I am trying to use gensim's doc2vec to create a model which will be trained on a set of documents and a set of labels. The labels were created manually and need to be put into the program to be trained on. So far I have 2 lists: a list of sentences, and a list of labels corresponding to that sentence. I need to use doc2vec specifically. Here is what I have tried so far.
from gensim import utils
from gensim.models import Doc2Vec
tweets = ["A tweet", "Another tweet", "A third tweet", ... , "A thousandth-something tweet"]
labels_list = [1, 1, 3, ... , 16]
tagged_data = [tweets, labels_list]
model = Doc2Vec(size=20, alpha=0.025, min_alpha=0.00025, min_count=1, dm=1)
model.build_vocab(tagged_data)
for epoch in range(max_epochs):
model.train(tagged_data, total_examples=model.corpus_count,
epochs=model.iter)
model.alpha -= 0.0002
model.min_alpha = model.alpha
I am getting the error on the line with model.build_vocab(tagged_data)
that there is an AttributeError: 'list' object has no attribute 'words'
. I googled this and it says to put it into a labeled sentence object, but I am not sure if that will work if I have predefined labels. So does anyone know how to put pre-defined labels into doc2vec? Thanks in advance.
The corpus for Doc2Vec
should be an iterable of objects that are similar to the TaggedDocument
example class included with gensim: with a words
list-of-string-tokens, and a tags
list-of-tags. (Tags are the keys to the doc-vectors that are learned by training from each text, and are most often unique document IDs, but can also be known labels that repeat over multiple documents, or both IDs and labels.)
Your tagged_data
, with one list of non-tokenized string, and one list of labels, is not at all like its expected format.
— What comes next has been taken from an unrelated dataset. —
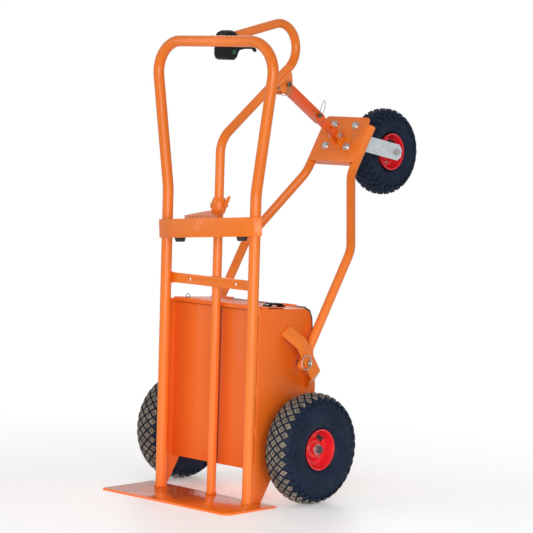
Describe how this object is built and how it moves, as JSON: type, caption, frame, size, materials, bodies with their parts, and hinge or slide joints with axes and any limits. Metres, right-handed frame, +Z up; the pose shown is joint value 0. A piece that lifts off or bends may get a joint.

You should look at, and work through, some of the example Jupyter notebooks about Doc2Vec
in the gensim docs/notebooks
directory, such as doc2vec-lee.ipynb
or doc2vec-IMDB.ipynb
. These can also be viewed online, for example:
https://github.com/RaRe-Technologies/gensim/blob/develop/docs/notebooks/doc2vec-lee.ipynb
Also, you probably don't need to or want to call train()
multiple times - it's easy to get wrong. (If you've copied that approach from an online example, that example is likely out-of-date.) Call it once, with your preferred number of training passes in the epochs
parameter.